> _YOUR GOAL_: Exactly the lines from the one that contains "obj.parent = empty" to the one that contains "cad_parts[node].hide_render = cad_parts[node].hide_viewport", both lines included, should be copied, and no others.

------------------------------------

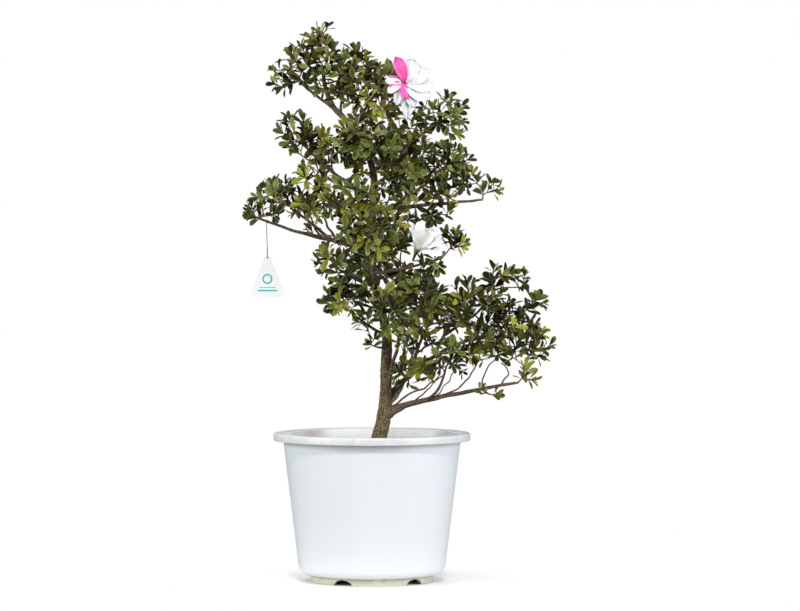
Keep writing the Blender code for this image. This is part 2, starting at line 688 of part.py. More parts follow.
    def has_room(self, leaf, root):
        """Whether a leaf keeps to its mass's share and crosses no limb or other leaf."""
        corners, faces = leaf
        middle = [root.lerp(corner, 0.5) for corner in corners]
        if not self.crown.holds(self.name, corners + middle):
            return False
        if not self.clear_of_limbs(corners, faces):
            return False
        tip = max(corners, key=lambda corner: (corner - root).length)
        past_root = [corner.lerp(tip, ROOT_SHARE) if (corner - root).length < MM else corner
                     for corner in corners]
        outer = BVHTree.FromPolygons(past_root, faces)
        return not any(outer.overlap(other) for other in self.leaves)

    def blossom(self, throat, stalk_foot, tips, petal_width):
        """A blossom's petals round its throat, on a stalk from the nearest wood."""
        throat = Vector(throat) * MM
        foot = throat + Vector(stalk_foot) * MM
        point, lead, _, _ = min(self.wood, key=lambda wood: (wood[0] - foot).length)
        arrive = (throat - foot).normalized()
        route = bent_run(point, lead, foot, arrive, 3) + [throat + arrive * STALK_PAST_THROAT * MM]
        self.pieces.append(three_sided(route, [STALK_RADIUS * MM] * len(route)))
        facing = -arrive
        for tip in tips:
            direction = Vector(tip).normalized()
            normal = (facing - facing.project(direction)).normalized()
            root = throat - direction * PETAL_SINK * MM
            length = Vector(tip).length * MM
            width = min(petal_width * MM, BLOSSOM_SHARE * length)
            self.pieces.append(blade(root, direction, normal, length, width,
                                     PETAL_THICKNESS * MM, PETAL_SIDES, widest=PETAL_WIDEST))

    def fuse(self, material, collection, scratch):
        """One solid from the stem, twigs, leaves and petals."""
        group = new_collection(self.name + "_pieces")
        objects = []
        for number, (corners, faces) in enumerate(self.pieces):
            mesh = bpy.data.meshes.new(f"{self.name}_{number}")
            mesh.from_pydata(corners, [], faces)
            target = scratch if number == 0 else group
            objects.append(add_object(mesh.name, mesh, None, target))
        whole = objects[0]
        apply_boolean(whole, "UNION", "MANIFOLD", group=group)
        keep_main_body(whole.data)
        mass = add_object(self.name, whole.data, material, collection)
        for obj in objects:
            bpy.data.objects.remove(obj)
        bpy.data.collections.remove(group)
        return mass


def build_foliage(routes, guards, materials, collection, scratch):
    """All masses, each in its own share of the crown."""
    crown = Crown(MASSES, BLOSSOMS)
    masses = [Mass(name, crown, guards, routes) for name in MASSES]
    for mass in masses:
        guards[mass.name] = BVHTree.FromPolygons(*mass.stem())
    total = 0
    for mass in masses:
        rosettes = []
        for place in mass.rosette_places():
            heading = mass.grow_to(place)
            if heading is not None:
                rosettes.append((place, heading))
        leaves = sum(mass.rosette(*rosette) for rosette in rosettes)
        for owner, *sizes in BLOSSOMS.values():
            if owner == mass.name:
                mass.blossom(*sizes)
        total += leaves
        print(mass.name, len(rosettes), "rosettes", leaves, "leaves")
        mass.fuse(materials["leaf"], collection, scratch)
    print("leaves in all", total)


# ---- label -----------------------------------------------------------------------
def rounded(corners, radius, steps=4):
    """The outline of a polygon with round corners."""
    outline = []
    for index, corner in enumerate(corners):
        before = (Vector(corners[index - 1]) - Vector(corner)).normalized()
        after = (Vector(corners[(index + 1) % len(corners)]) - Vector(corner)).normalized()
        half = before.angle(after) / 2
        centre = Vector(corner) + (before + after).normalized() * radius / math.sin(half)
        start = Vector(corner) + before * radius / math.tan(half) - centre
        end = Vector(corner) + after * radius / math.tan(half) - centre
        for step in range(steps + 1):
            outline.append(centre + radius * start.slerp(end, step / steps))
    return outline


def build_label(material, collection, scratch):
    """A thin white triangle with round corners and a hole near its apex."""
    curve = bpy.data.curves.new("label", "CURVE")
    curve.dimensions = "2D"
    curve.fill_mode = "BOTH"
    curve.extrude = LABEL_THICKNESS / 2 * MM
    apex = LABEL_HOLE_DROP
    corners = ((0, apex), (-LABEL_WIDTH / 2, apex - LABEL_HEIGHT),
               (LABEL_WIDTH / 2, apex - LABEL_HEIGHT))
    hole = [Vector((LABEL_HOLE * math.cos(angle), LABEL_HOLE * math.sin(angle)))
            for angle in (step * math.tau / LABEL_HOLE_SIDES
                          for step in range(LABEL_HOLE_SIDES))]
    for outline in (rounded(corners, LABEL_CORNER), hole):
        spline = curve.splines.new("POLY")
        spline.points.add(len(outline) - 1)
        for point, place in zip(spline.points, outline):
            point.co = (place.x * MM, place.y * MM, 0.0, 1.0)
        spline.use_cyclic_u = True
    flat = bpy.data.objects.new("label_outline", curve)
    scratch.objects.link(flat)
    mesh = welded_mesh(flat)
    bpy.data.objects.remove(flat)
    split_into_triangles(mesh)
    label = add_object("label", mesh, material, collection)
    hole_height = LABEL_APEX_HEIGHT - LABEL_HOLE_DROP
    mesh.transform(Matrix.Translation((LABEL_X * MM, wire_depth(), hole_height * MM))
                   @ Matrix.Rotation(math.radians(LABEL_TURN), 4, "Z")
                   @ Matrix.Rotation(math.radians(90), 4, "X"))
    return label


def wire_depth():
    """Depth at which the wire hangs, in metres."""
    return BOUGHS["bough_left_long"][2][1] * MM


def build_wire(routes, material, collection, scratch):
    """The wire: once round its bough, straight down and in a loop through the hole."""
    places, radii = routes["bough_left_long"]
    nearest = int(np.abs(places[:, 0] - LABEL_X * MM).argmin())
    along = Vector(places[nearest] - places[nearest - 1]).normalized()
    share = (LABEL_X * MM - places[nearest - 1][0]) / (places[nearest][0] - places[nearest - 1][0])
    centre = Vector(places[nearest - 1]).lerp(Vector(places[nearest]), share)
    turn_radius = float(radii[nearest - 1]) + (GAP + WIRE_RADIUS) * MM
    down = Vector((0, 0, -1))
    down = (down - down.project(along)).normalized()
    front = along.cross(down).normalized()
    route = []
    for step in range(WIRE_TURN_STEPS + 1):
        share = step / WIRE_TURN_STEPS
        angle = math.radians(WIRE_TURN[0] + (WIRE_TURN[1] - WIRE_TURN[0]) * share)
        pitch = (share - 0.5) * WIRE_PITCH * WIRE_RADIUS * MM
        route.append(centre + along * pitch + turn_radius
                     * (down * -math.cos(angle) + front * math.sin(angle)))
    hole = Vector((LABEL_X * MM, wire_depth(), (LABEL_APEX_HEIGHT - LABEL_HOLE_DROP) * MM))
    half_width, half_height = (size * MM for size in WIRE_LOOP)
    lift = half_height + (LABEL_HOLE - WIRE_RADIUS - GAP) * MM
    loop_centre = hole + Vector((0, 0, lift))
    first, last = WIRE_LOOP_ARC
    loop = [loop_centre + Vector((0, half_width * math.sin(angle), half_height * math.cos(angle)))
            for angle in (math.radians(first + (last - first) * step / WIRE_LOOP_STEPS)
                          for step in range(WIRE_LOOP_STEPS + 1))]
    route += [route[-1].lerp(loop[0], share) for share in (0.35, 0.7)]
    mesh = tube_mesh("label_wire", route + loop, [WIRE_RADIUS * MM] * (len(route) + len(loop)),
                     1, scratch)
    return add_object("label_wire", mesh, material, collection)


# ---- the whole plant -------------------------------------------------------------
def centre_on_origin(collection):
    """Hang every piece on one empty, and move it so that their box is centred."""
    bpy.context.view_layer.update()
    corners = np.array([obj.matrix_world @ Vector(corner) for obj in collection.objects
                        for corner in obj.bound_box])
    middle = (corners.min(0) + corners.max(0)) / 2
    root = bpy.data.objects.new("azalea_bonsai", None)
    bpy.context.scene.collection.objects.link(root)
    for obj in collection.objects:
        obj.parent = root
    root.location = (-middle[0], -middle[1], 0.0)


def main():
    """Build every piece of the bonsai."""
    clear_scene()
    collection = new_collection("azalea_bonsai")
    cutters = new_collection("cutters")
    scratch = new_collection("scratch")
    materials = {
        "pot": new_material("white_plastic", (0.82, 0.84, 0.87), 0.35),
        "soil": new_material("soil", (0.10, 0.07, 0.05), 0.95),
        "bark": new_material("bark", (0.20, 0.15, 0.11), 0.85),
        "leaf": new_material("leaf", (0.10, 0.17, 0.06), 0.45),
        "label": new_material("label_plastic", (0.85, 0.87, 0.86), 0.4),
        "wire": new_material("coated_wire", (0.05, 0.05, 0.05), 0.5),
    }
    build_pot(materials["pot"], collection, cutters)
    build_soil(materials["soil"], collection)
    routes = limb_routes()
    guards = build_limbs(routes, materials["bark"], collection, scratch)
    label = build_label(materials["label"], collection, scratch)
    wire = build_wire(routes, materials["wire"], collection, scratch)
    guards["label"] = tree_of(label.data)
    guards["label_wire"] = tree_of(wire.data)
    build_foliage(routes, guards, materials, collection, scratch)
    centre_on_origin(collection)


main()
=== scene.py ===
# %% [markdown]
# # An azalea bonsai in a white plastic pot
# The plant is a slim garden azalea about 0.77 m tall, with a leaning trunk, layered
# boughs, small leathery leaves and two blossoms. The solids that hold its sizes are
# loaded as a frame, and every visible piece is made around them, in metres.

# %% Load the frame
import math
import random
from collections import defaultdict

import bmesh
import bpy
import numpy as np
from mathutils import Matrix, Vector, noise
from mathutils.bvhtree import BVHTree


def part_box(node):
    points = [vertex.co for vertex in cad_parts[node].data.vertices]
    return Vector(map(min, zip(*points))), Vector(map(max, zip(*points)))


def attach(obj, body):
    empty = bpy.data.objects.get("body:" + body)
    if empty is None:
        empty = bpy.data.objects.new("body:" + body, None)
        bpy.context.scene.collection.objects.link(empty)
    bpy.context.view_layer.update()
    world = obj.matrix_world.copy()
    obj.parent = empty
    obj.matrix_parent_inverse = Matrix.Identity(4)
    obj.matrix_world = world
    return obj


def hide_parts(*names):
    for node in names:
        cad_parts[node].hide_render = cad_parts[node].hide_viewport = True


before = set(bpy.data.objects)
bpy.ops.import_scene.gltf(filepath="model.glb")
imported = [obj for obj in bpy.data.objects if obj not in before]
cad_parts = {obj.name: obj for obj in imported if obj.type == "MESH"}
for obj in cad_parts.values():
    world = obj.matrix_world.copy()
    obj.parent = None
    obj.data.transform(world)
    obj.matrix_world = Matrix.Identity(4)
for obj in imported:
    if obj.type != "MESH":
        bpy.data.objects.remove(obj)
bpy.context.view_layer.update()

MM = 0.001
pot_low, pot_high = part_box("pot")
POT_AXIS = Vector(((pot_low.x + pot_high.x) / 2, (pot_low.y + pot_high.y) / 2, 0.0))
POT_HEIGHT = pot_high.z / MM
RIM_RADIUS = (pot_high.x - pot_low.x) / 2 / MM
FOLIAGE_NODES = sorted(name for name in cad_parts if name.startswith("foliage"))
print(f"pot {POT_HEIGHT:.0f} mm high, rim radius {RIM_RADIUS:.0f} mm,",
      len(FOLIAGE_NODES), "masses of foliage")

# %% [markdown]
# ## Helpers for objects and nodes
# Data such as a mesh, a lens or a lamp shows only through an object that is linked to the
# scene. A node is made, set, and fed with numbers or with other nodes' sockets. Both
# could be written out each time, but they return in every step, so each has a helper.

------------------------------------

> _TASK RESPONSE_:
    obj.parent = empty
    obj.matrix_parent_inverse = Matrix.Identity(4)
    obj.matrix_world = world
    return obj


def hide_parts(*names):
    for node in names:
        cad_parts[node].hide_render = cad_parts[node].hide_viewport = True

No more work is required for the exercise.